The Descent: There are several ways to descend from the summit.

Corkscrew: The easiest and most common descent is to ski down North Bowl then into the trees at the top of the broad valley just to the south of the ridge you ascended. This dumps you out at the top of the wide slope where you first began climbing. There are several variations to this route. In general, the farther to the south you stay, the more difficult the descent.

The Cross: The Cross is Tallac's test-piece for skiers and boarders. It is located just south of the summit. We've looked down the chute, but never felt crazy enough to jump...and we do mean jump. The first 30-40 feet is free-fall through a chute 15 feet wide. This "widens" into a 50 degree slope that is maybe 30 feet wide for the next 100 feet. The descent finally becomes reasonable as it widens to a sixty feet or so and the slope slackens to "just" 40 degrees. If you started at Spring Creek, it is important to remember to head left (north) and across the ridge into the Spring Creek Drainage before it is too late and you end up having to hump through the woods for way too long.

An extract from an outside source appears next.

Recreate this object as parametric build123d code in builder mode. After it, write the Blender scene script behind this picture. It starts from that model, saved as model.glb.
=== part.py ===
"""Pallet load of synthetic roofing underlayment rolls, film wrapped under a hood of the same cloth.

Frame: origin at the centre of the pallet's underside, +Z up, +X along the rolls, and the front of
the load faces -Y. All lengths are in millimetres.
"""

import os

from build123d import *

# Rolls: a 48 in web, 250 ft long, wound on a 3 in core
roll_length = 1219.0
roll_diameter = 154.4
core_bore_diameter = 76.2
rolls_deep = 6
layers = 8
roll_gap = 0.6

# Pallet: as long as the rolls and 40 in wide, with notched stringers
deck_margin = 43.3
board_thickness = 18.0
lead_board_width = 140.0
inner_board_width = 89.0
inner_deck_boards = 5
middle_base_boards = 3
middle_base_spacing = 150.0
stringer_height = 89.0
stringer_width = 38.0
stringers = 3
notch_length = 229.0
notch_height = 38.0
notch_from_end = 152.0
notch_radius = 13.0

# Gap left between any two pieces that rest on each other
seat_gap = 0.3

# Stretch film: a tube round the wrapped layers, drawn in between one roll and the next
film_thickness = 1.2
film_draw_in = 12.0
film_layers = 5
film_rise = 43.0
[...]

South Bowl: In the spring, the South Bowl is a favorite descent. Its southern exposure allows it to corn-up sooner than the other routes. To reach the bowl, head south along the summit ridge, past the cross. There are actually a series of three bowls that can be descended, but we favor the first and largest of these. It is steep getting into the bowl and beware of cornices, but once in, the slope is a perfect 35 degrees for 2000'. Again, if you started at Spring Creek, you'll need to head north contouring across the slope into the Spring Creek Drainage well before you enter the trees.

Any way you hike it or ski it, Tallac is worth the effort.